Abstract of the talk and mini-workshop:
Abstract (for talk):
In this talk, I will give you an overview of my group’s research that is broadly focused on Bayesian aerothermal measurements — the science and statistics of inferring aerothermal quantities. The “Bayesian” perspective arises from both uncertainties in the measurements and uncertainties in regions where we do not have measurements. I will present two case studies of some of the underlying research that cuts across statistics and aerodynamics. The first case study is the measurement of jet-engine sub-system (fans, compressors, turbines, etc.) efficiencies, where the measurements are sparsely placed pressure and temperature rakes. The second case study is the quantification of density from old Schlieren images, where the sensors are densely sampled pixels that measure the refractive index gradient field.

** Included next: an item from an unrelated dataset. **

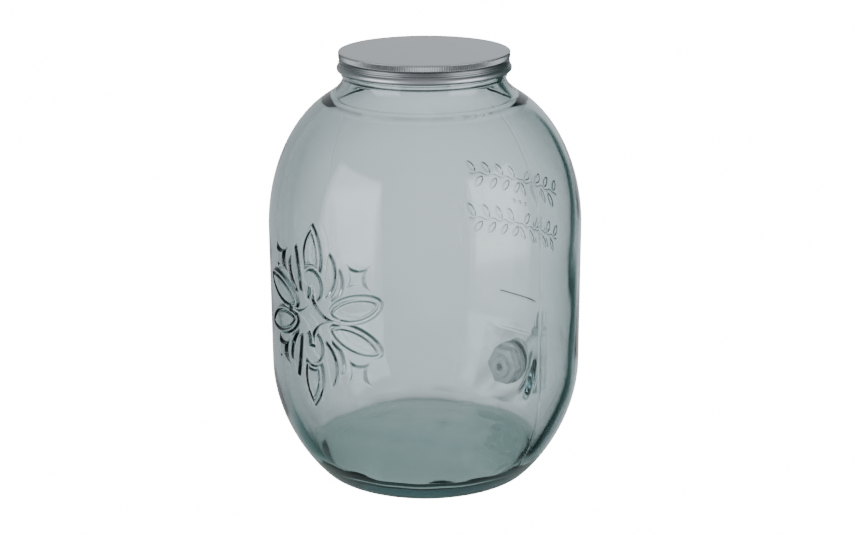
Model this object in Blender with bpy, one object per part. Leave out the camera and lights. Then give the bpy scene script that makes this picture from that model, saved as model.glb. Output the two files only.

Abstract (for mini-workshop):
This mini-workshop is focused on ‘equadratures’: an open-source code for uncertainty quantification, data-driven dimension reduction, surrogate-based design optimisation and numerical integration (see: https://equadratures.org/). Although we will not have time for tandem coding, I will aim to show code snippets for some of the aforementioned capabilities, so you can try running the code on your own data-sets. There will be quite a few turbomachinery examples presented, including your very own LS-89.